Friday, October 5, 2007

The world is a cruel, cruel place, or Pony Pals #16: The Missing Pony Pal

AAAAAAAAAAAARGH! AAAAAAAAAAAAAARGH! AAAAAAAAAAAAAAAAAAAAAAAAAAAGH! THIS BOOK SUCKED! I wish I could give it an F! I wish I could give it lower than an F! I wish I could ban every this book from every library and every bookstore in the world. AAAAAAGH! It SUCKED SO BAD!

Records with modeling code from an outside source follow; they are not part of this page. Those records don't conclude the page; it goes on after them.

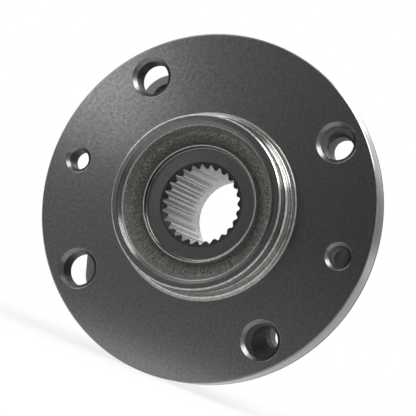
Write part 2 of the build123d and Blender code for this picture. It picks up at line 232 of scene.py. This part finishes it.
class StudioSettings(bpy.types.PropertyGroup):
    """Camera, lamps, floor and room."""
    azimuth: angle_setting("Azimuth", "Camera's turn round the part", 19.883)
    elevation: angle_setting("Elevation", "Camera's height angle", -1.486)
    roll: angle_setting("Roll", "Camera's turn about its own line of sight", 21.1)
    distance: length_setting("Distance", "From the camera to its aim", 0.6514)
    aim_side: length_setting("Aim sideways", "The aim's place along X", 0.00126)
    aim_drop: length_setting("Aim drop", "The aim's place below the axis", 0.00015)
    focal_length: FloatProperty(name="Focal length", description="Lens of the camera, in mm",
                                default=169.8, min=1.0)
    left_power: power_setting("Left lamp", "Small lamp that draws the face's sheen", 0.045)
    top_power: power_setting("Top lamp", "Large lamp above and to the right", 6.0)
    wide_power: power_setting("Wide lamp", "Large lamp in front at the left", 3.5)
    back_power: power_setting("Back lamp", "Lamp behind, for the rim and the bore", 0.22)
    floor_colour: colour_setting("Floor", "Plain pale floor", (0.9, 0.9, 0.9))
    floor_glow: share_setting("Floor glow", "How white the floor shows near the part", 0.8)
    floor_mirror: share_setting("Mirrored floor", "Floor's brightness in polished steel", 0.78)
    room_shade: share_setting("Dark side", "Brightness of the room behind the camera", 0.2)
    fill_shade: share_setting("Fill", "Plain light from all round", 0.55)


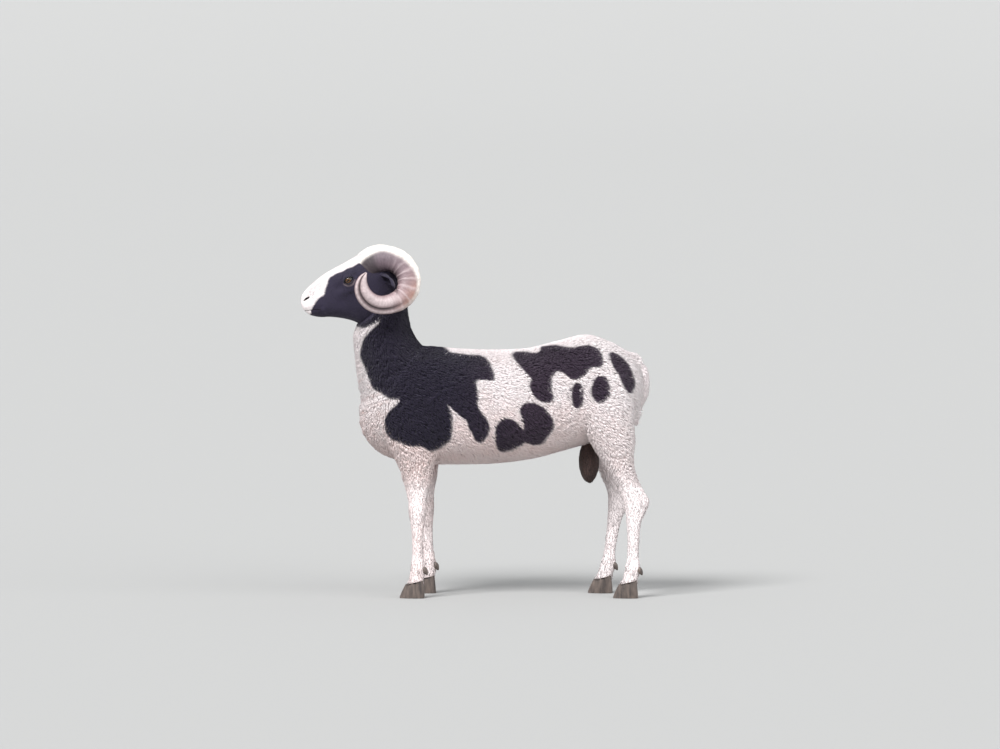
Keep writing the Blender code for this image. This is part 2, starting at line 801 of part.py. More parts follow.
def part_body(body, model, looks):
    """Cuts the body along thin planes into trunk, neck, thighs and legs."""
    white, black, hair = looks["white_wool"], looks["black_wool"], looks["white_hair"]
    up = Vector((0, 0, 1))
    fore_plane = (Vector((0, 0, FORELEG_CUT)), up)
    shank_plane = (Vector((0, 0, SHANK_CUT)), up)
    cell(body, "neck", [turned(NECK_PLANE)], model, black)
    cell(body, "torso", [NECK_PLANE, THIGH_PLANE, turned(fore_plane)], model, white)
    for name, rows, side, swing in LEGS:
        half = (Vector((0, 0, 0)), Vector((0, -side, 0)))
        fore = name.startswith("fore")
        if not fore:
            thigh = name.replace("hindleg", "thigh")
            cell(body, thigh, [half, turned(THIGH_PLANE), turned(shank_plane)], model, white)
        top = fore_plane if fore else shank_plane
        mid_length = (Vector((0.1, 0, 0)), Vector((1 if fore else -1, 0, 0)))
        middle, down = coronet(rows, side, swing)
        cell(body, name, [half, mid_length, top, (middle, down)], model, hair)
        for outward, word in ((1, "outer"), (-1, "inner")):
            made = place(claw(middle, side, outward), f"claw_{name}_{word}", model, looks["hoof"])
            cut_away(made, middle + down * GAP / 2, -down)


def main():
    clear_scene()
    model = bpy.data.collections.new("ram")
    tools = bpy.data.collections.new("tools")
    tools.hide_render = True
    for collection in (model, tools):
        bpy.context.scene.collection.children.link(collection)
    looks = {name: material(name, *look) for name, look in LOOKS.items()}
    make_head_parts(model, tools, looks)
    make_tail(model, looks["white_wool"])
    body = make_fleeced_body(model, tools)
    make_pouch(body, model, tools, looks["black_wool"])
    part_body(body, model, looks)
    bpy.data.objects.remove(body)
    for thing in model.objects:
        thing.data.transform(Matrix.Translation(TO_MIDDLE))


main()
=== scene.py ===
"""How the young two-horned piebald ram looks: one skin, a short summer fleece, hair, horns and hooves.

Metres, +Z up. The ram faces -X and its left side is towards -Y, as in the frame it is built round.
"""

import json
import math

import bmesh
import bpy
import numpy as np
from mathutils import Matrix, Vector, noise
from mathutils.kdtree import KDTree

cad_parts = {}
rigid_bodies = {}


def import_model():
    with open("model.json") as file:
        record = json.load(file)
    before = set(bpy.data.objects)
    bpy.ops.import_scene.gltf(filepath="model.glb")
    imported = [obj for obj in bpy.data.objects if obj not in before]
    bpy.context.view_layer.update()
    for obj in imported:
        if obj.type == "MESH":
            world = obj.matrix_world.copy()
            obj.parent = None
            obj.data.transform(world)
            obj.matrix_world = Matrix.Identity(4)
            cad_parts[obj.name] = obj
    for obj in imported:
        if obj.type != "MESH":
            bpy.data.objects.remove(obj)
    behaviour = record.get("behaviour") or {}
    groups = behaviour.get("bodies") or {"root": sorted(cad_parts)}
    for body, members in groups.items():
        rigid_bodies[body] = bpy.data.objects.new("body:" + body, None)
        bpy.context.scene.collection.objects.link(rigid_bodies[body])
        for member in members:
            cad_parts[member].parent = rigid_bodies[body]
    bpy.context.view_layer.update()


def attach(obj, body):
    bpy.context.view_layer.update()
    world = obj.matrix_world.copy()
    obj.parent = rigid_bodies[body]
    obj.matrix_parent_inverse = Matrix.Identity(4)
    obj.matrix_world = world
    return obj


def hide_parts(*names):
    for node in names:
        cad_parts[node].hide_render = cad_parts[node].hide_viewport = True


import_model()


# The studio
# A pale floor that rises far off like a shallow bowl, a soft sun from the upper left, a weaker one
# from the right and even light from all round. The long lens stands twenty metres off and looks
# slightly down on the animal's left side.
TO_MIDDLE = Vector((0.0001, 0.0045, 0))
LOOKED_AT = Vector((0.067, 0, 0.609)) + TO_MIDDLE
CAMERA_AWAY = 20.0
CAMERA_RISE = math.radians(3)
VIEW_WIDTH = 2.75
FILM_WIDTH = 36
DAYLIGHT = (0.96, 0.98, 1.0, 1)
DAYLIGHT_STRENGTH = 0.71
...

Plot: Oh boy! A gymkhana! Lulu and Snow White LOVE gymkhana! But when practicing pole bending, Snow White leans too far and she and Lulu topple over. Lulu ends up bruising her thigh and Snow White sprains a tendon.
The next 70 pages are a bunch of CRAP on how AWFUL Lulu FEELS about EVERYTHING that she EVER DID, including get born. Haaaaate.
The Pony Pals try to convince Lulu it was an accident, but she doesn't believe them and literally runs into the woods (DURING A STORM!) after vowing never to ride again.
She comes back, unfortunately, and realizes that she is a big IDIOT and that it was an accident and she needs to STOP BEING SUCH A FREAKING WIMP. So then the Pony Pals win all the gymkhana games. BOOOOOOOO!

More notes:
I literally marked every single page.

I'm tired of the mention of Lulu's stay in England, and Lightning's valiant kitten rescue.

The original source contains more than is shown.